Task statement >> Write each line out again exactly as written.

Data excerpt >>
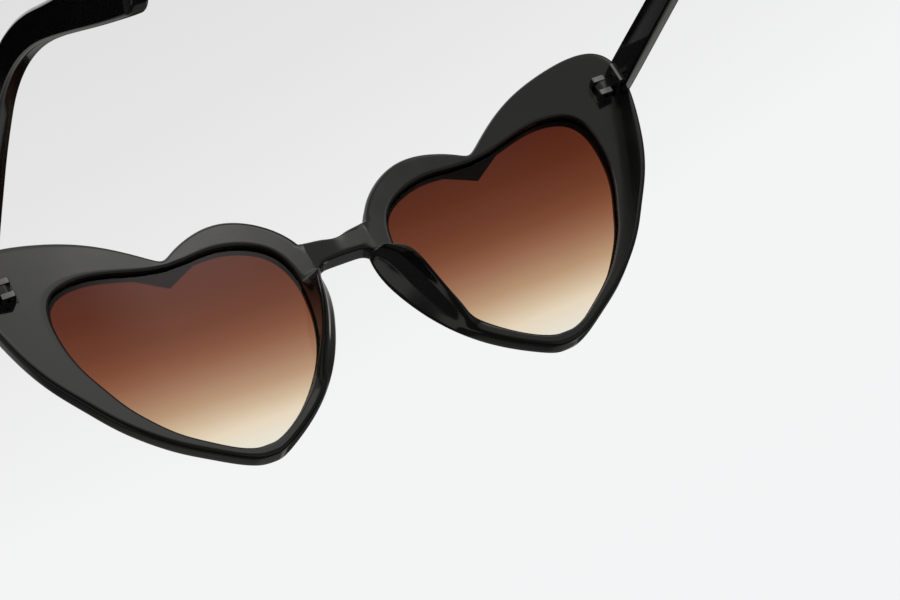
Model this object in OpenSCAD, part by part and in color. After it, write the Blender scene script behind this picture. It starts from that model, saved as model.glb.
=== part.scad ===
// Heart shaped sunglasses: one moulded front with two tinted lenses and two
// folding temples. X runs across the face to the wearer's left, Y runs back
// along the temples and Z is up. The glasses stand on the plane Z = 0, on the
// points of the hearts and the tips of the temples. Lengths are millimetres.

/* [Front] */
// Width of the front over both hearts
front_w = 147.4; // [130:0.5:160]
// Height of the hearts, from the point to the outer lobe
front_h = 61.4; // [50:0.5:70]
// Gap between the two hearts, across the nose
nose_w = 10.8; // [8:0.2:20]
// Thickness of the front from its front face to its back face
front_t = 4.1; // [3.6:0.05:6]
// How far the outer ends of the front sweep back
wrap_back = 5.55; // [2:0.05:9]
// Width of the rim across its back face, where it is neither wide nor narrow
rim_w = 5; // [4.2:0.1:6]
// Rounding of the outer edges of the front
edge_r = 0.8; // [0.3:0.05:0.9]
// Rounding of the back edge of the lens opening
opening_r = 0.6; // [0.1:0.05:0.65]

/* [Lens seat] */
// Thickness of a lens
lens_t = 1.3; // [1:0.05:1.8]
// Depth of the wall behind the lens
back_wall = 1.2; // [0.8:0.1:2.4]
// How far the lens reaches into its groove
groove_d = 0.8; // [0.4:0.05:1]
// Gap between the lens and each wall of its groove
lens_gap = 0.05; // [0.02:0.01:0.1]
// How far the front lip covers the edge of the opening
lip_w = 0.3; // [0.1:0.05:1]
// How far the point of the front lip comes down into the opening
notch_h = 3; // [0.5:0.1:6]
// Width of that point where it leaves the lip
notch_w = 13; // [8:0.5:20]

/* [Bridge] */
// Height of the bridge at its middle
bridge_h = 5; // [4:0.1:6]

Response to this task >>
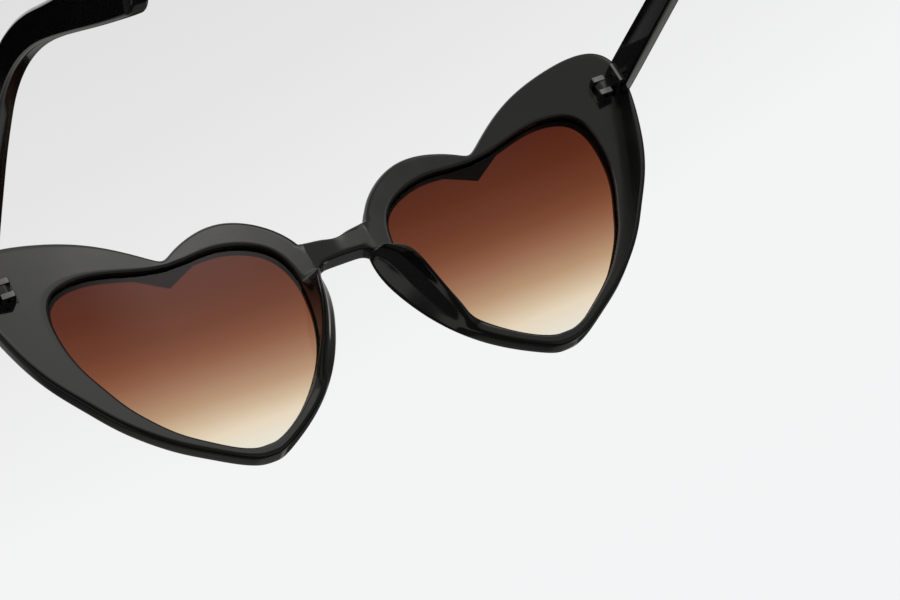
Model this object in OpenSCAD, part by part and in color. After it, write the Blender scene script behind this picture. It starts from that model, saved as model.glb.
=== part.scad ===
// Heart shaped sunglasses: one moulded front with two tinted lenses and two
// folding temples. X runs across the face to the wearer's left, Y runs back
// along the temples and Z is up. The glasses stand on the plane Z = 0, on the
// points of the hearts and the tips of the temples. Lengths are millimetres.

/* [Front] */
// Width of the front over both hearts
front_w = 147.4; // [130:0.5:160]
// Height of the hearts, from the point to the outer lobe
front_h = 61.4; // [50:0.5:70]
// Gap between the two hearts, across the nose
nose_w = 10.8; // [8:0.2:20]
// Thickness of the front from its front face to its back face
front_t = 4.1; // [3.6:0.05:6]
// How far the outer ends of the front sweep back
wrap_back = 5.55; // [2:0.05:9]
// Width of the rim across its back face, where it is neither wide nor narrow
rim_w = 5; // [4.2:0.1:6]
// Rounding of the outer edges of the front
edge_r = 0.8; // [0.3:0.05:0.9]
// Rounding of the back edge of the lens opening
opening_r = 0.6; // [0.1:0.05:0.65]

/* [Lens seat] */
// Thickness of a lens
lens_t = 1.3; // [1:0.05:1.8]
// Depth of the wall behind the lens
back_wall = 1.2; // [0.8:0.1:2.4]
// How far the lens reaches into its groove
groove_d = 0.8; // [0.4:0.05:1]
// Gap between the lens and each wall of its groove
lens_gap = 0.05; // [0.02:0.01:0.1]
// How far the front lip covers the edge of the opening
lip_w = 0.3; // [0.1:0.05:1]
// How far the point of the front lip comes down into the opening
notch_h = 3; // [0.5:0.1:6]
// Width of that point where it leaves the lip
notch_w = 13; // [8:0.5:20]

/* [Bridge] */
// Height of the bridge at its middle
bridge_h = 5; // [4:0.1:6]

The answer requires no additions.